Christopher & Banks Receives Offer

Hedge fund Aria Partners disclosed that it has offered $64.2 million to buy the retailer.

Hedge fund Aria Partners disclosed that it has offered $64.2 million to buy Christopher & Banks Corp., sending shares of the retailer soaring 19.8 percent in trading Tuesday.

This story first appeared in the July 5, 2012 issue of WWD.  Subscribe Today.

Shares closed at $1.39 on Tuesday in the shortened Big Board trading session before the July 4th holiday in the U.S.

The offer was first submitted to the retailer’s board on May 21, but was rejected. The offer is for shares of Christopher & Banks that Aria does not already own. As of Tuesday, Aria held a 4 percent stake in the company.

Edward Latessa, partner at Aria, said, “The deterioration of enterprise value the current management team has wrought upon the company is unprecedented.”

Latessa added that his firm’s “generous offer” to acquire the retailer at a 50 percent premium over the stock price will bring to the Christopher & Banks the “expertise, capital and manpower to right the ship.”

Executives at Plymouth, Minn.-based Christopher & Banks did not return a request for comment. The retailer did issue a statement saying, “Consistent with its fiduciary responsibilities, the company’s board of directors will review and consider this unsolicited proposal, in consultation with its financial and legal advisors, and determine the course of action that it believes to be in the best interests of Christopher & Banks and its stockholders, and communicate any such conclusion to its stockholders.”

The retailer said Piper Jaffray & Co. and Dorsey & Whitney LLP have been retained as financial and legal advisors, respectively, to assist the Board in its evaluation of the proposal.

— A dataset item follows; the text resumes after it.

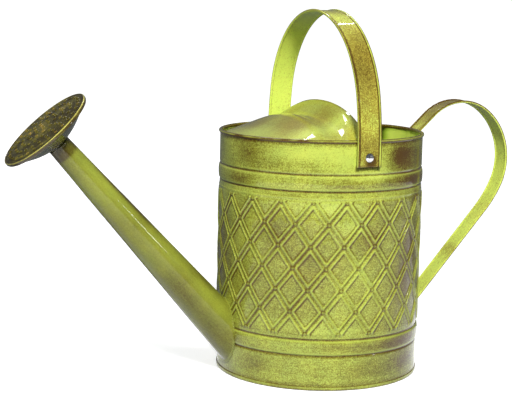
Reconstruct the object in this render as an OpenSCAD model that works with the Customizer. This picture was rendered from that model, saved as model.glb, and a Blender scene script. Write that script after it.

In the July 3 letter to the board of Christopher & Banks that was publicly disclosed to the investment community, Latessa said, “[W]e feel the board’s interests are not aligned with management. Each year you spend nearly $1 million in board fees to directors that have overseen a massive deterioration in profits. Together the directors’ investment in this company represents only about four months’ worth of director’s fees. In a few short years, the company has been reduced from a peak enterprise value of $600 million, to a mere $35 million today. With the enterprise value down by nearly 95 percent, isn’t it time for a change?”

The letter continued to state that, under the “current leadership of the board, $70 million of cash has evaporated and, at the current pace, you will run out of money by yearend. This is an unsustainable situation that must be addressed.”

A source close to the hedge fund said it didn’t have a problem with the retailer’s management team. Joel N. Waller serves as chief executive officer and president, whom Aria knew when Waller was ceo of The Wet Seal Inc. Aria has since sold its stake in the teen retail chain.

The Aria source emphasized that the issues it had were specifically with the retailer’s board.

Some critics early Tuesday said it was “irregular” to disclose an offer so close to a holiday. That also has some of Aria’s hedge fund competitors that are hunting for deals in the retail and apparel space wondering if the offer was a “serious” one.

The Aria contact familiar with Tuesday’s development said the offer was indeed a serious one, noting that Latessa in his July 3 letter wrote to the Christopher & Banks board that Aria believes it “can fix this company and are willing to put up the capital, expertise and manpower to do it.”

An industry executive who keeps tabs on mergers and acquisitions activity in the sector speculated that the offer was really an attempt to smoke out other potential bidders for the retailer, figuring that if buyers know that $1.75 is the floor it might not take much for others to weigh in with a slightly higher bid.

While other hedge funds in the past year are said to have been curious about Christopher & Banks, none have gone so far as to make an offer to the retailer’s board, according to financial sources.

On June 5, the retailer posted a first-quarter loss of $13.4 million, or 34 cents a share, on a sales decline of 15 percent to $93.6 million.

Aria Partners considers itself an alternative investment-management firm, with offices in Boston and Los Angeles. In addition to its previous stake in The Wet Seal, the company was also once an investor in Kenneth Cole Productions Inc. Its other investments in the retail sector include Barnes & Noble Inc.